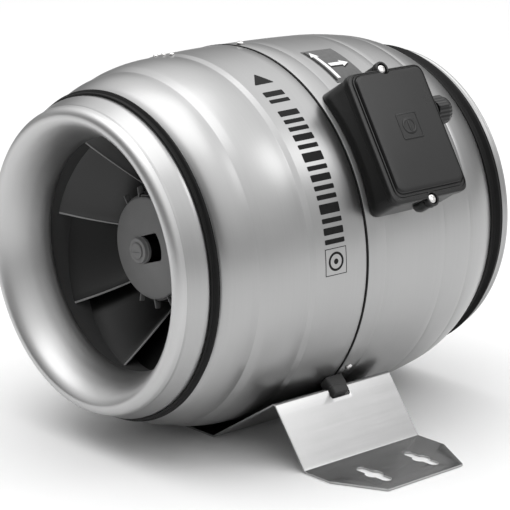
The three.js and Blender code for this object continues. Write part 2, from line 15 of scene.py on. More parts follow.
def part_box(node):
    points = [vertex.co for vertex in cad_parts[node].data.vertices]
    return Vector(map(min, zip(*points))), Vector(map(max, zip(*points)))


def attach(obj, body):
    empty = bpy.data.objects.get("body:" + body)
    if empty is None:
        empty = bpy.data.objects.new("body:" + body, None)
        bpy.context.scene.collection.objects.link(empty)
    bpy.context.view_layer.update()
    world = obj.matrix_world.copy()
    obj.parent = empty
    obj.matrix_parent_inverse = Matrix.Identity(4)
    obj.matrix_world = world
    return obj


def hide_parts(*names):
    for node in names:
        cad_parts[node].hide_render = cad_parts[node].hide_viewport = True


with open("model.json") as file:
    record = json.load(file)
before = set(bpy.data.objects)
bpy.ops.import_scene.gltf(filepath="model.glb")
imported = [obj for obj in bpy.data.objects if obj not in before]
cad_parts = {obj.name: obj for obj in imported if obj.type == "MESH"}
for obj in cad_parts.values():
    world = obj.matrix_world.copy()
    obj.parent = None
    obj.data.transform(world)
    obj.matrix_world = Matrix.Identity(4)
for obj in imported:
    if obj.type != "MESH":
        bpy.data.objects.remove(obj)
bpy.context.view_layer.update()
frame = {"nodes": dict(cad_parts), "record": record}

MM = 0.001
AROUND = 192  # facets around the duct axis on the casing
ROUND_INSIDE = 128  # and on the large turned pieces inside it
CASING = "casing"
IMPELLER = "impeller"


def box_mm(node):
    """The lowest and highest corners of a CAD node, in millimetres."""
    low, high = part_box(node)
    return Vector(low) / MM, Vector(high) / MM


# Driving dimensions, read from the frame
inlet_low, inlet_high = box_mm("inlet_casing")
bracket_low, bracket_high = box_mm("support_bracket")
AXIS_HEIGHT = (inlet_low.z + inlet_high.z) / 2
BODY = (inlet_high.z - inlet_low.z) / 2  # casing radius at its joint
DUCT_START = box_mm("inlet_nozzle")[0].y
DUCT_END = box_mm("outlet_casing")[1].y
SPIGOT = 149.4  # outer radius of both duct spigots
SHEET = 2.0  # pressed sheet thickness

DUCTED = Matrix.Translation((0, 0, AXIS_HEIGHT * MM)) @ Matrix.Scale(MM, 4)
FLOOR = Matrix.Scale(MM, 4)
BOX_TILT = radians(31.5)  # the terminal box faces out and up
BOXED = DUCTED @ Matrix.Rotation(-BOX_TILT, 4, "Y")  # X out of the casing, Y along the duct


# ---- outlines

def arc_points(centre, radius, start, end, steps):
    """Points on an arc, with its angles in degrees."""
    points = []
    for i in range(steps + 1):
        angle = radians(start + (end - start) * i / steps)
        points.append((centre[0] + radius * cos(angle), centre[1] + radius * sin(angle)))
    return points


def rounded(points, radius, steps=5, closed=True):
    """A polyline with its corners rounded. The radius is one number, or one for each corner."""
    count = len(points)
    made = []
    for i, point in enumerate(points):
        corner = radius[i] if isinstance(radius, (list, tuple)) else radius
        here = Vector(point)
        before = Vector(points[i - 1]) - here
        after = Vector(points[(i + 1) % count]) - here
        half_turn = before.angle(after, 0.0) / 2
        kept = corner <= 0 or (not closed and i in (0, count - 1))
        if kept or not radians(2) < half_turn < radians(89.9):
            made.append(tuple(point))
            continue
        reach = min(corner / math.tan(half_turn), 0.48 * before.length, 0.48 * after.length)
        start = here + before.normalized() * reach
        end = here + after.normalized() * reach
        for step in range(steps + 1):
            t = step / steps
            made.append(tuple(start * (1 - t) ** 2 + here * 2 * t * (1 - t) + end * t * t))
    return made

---

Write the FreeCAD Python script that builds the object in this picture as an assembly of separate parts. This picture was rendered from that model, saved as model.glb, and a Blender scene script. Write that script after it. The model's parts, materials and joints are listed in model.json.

==

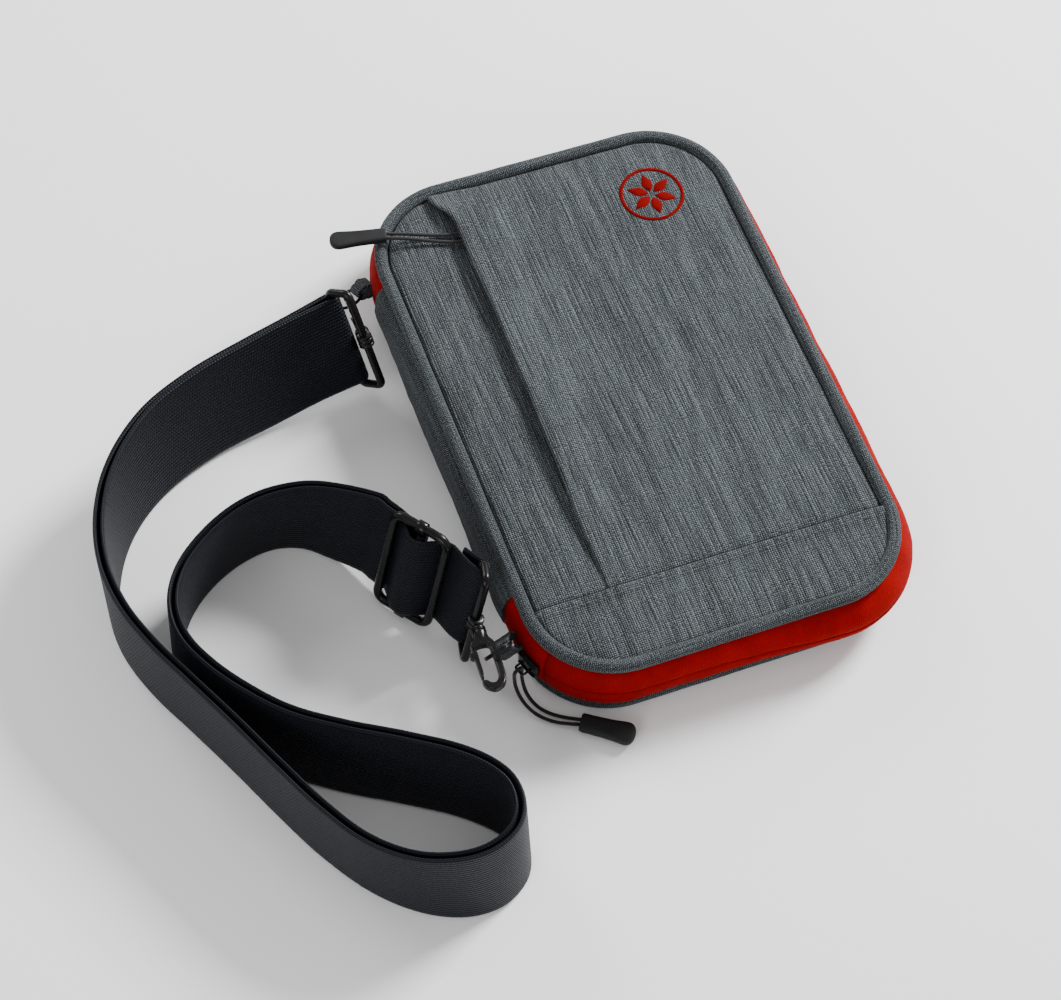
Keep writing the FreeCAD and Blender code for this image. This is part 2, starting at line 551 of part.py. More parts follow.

**THE REQUEST**
Taking the material above, extract exactly and only the lines from the line with "obj.matrix_world = world" to the line with "imported = [obj", inclusive of both.

**THE RESULT**
    obj.matrix_world = world
    return obj


def hide_parts(*names):
    for node in names:
        cad_parts[node].hide_render = cad_parts[node].hide_viewport = True


with open("model.json") as file:
    record = json.load(file)
before = set(bpy.data.objects)
bpy.ops.import_scene.gltf(filepath="model.glb")
imported = [obj for obj in bpy.data.objects if obj not in before]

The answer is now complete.